“The attention mechanism allows the model to create the context vector as a weighted sum of the hidden states of the encoder RNN at each previous timestamp.”
“Transformer is a type of model based entirely on attention, and does not require recurrent or convolutional layers”
Context vector is the output of the Encoder in an Encoder-Decoder network (EDN). EDNs struggle to retain all the required information for the decoder to accurately decode. Attention is a mechanism to solve this problem.

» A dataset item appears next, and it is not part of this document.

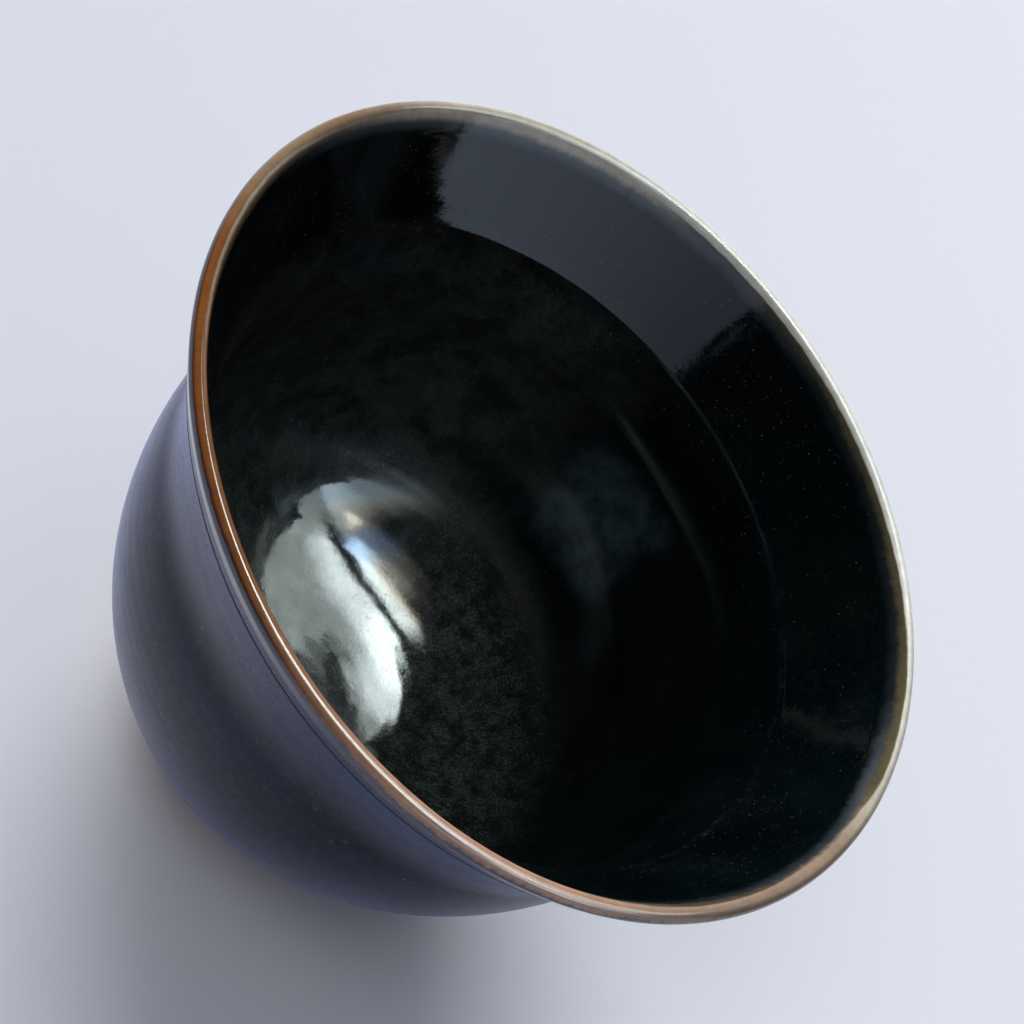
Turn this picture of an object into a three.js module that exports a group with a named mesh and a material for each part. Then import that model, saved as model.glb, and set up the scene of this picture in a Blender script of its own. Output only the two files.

“Attention mechanisms let a model directly look at, and draw from, the state at any earlier point in the sentence. The attention layer can access all previous states and weighs them according to some learned measure of relevancy to the current token, providing sharper information about far-away relevant tokens.”
GPT: Generative Pre-Trained Transformer. Unlike BERT, it is generative and not geared to comprehension/translation/summarization tasks, but writing/generative tasks. BERT is a response to GPT and GPT-2 is in turn a response to BERT. GPT-2 was released Feb’2019 and is trained on 40Gb of text
This attention concept looks akin to a fourier or laplace transform which encodes the entire input signal in a lossless manner – just my observation. Although implemented differently it’s a way to keep track of and refer to global state.
AutoML and Transformer – http://ai.googleblog.com/2019/06/applying-automl-to-transformer.html
BERT and GPT are both based on the Transformer ideas. BERT is bidirectional and better at ccomprehending meaning from the whole sentence/phrase whereas GPT is better at generating text.
Bahdanau, 2014 https://arxiv.org/abs/1409.0473
“The most important distinguishing feature of this approach from the basic encoder–decoder is that it does not attempt to encode a whole input sentence into a single fixed-length vector. Instead, it encodes the input sentence into a sequence of vectors and chooses a subset of these vectors adaptively while decoding the translation. This frees a neural translation model from having to squash all the information of a source sentence, regardless of its length, into a fixed-length vector. We show this allows a model to cope better with long sentences.”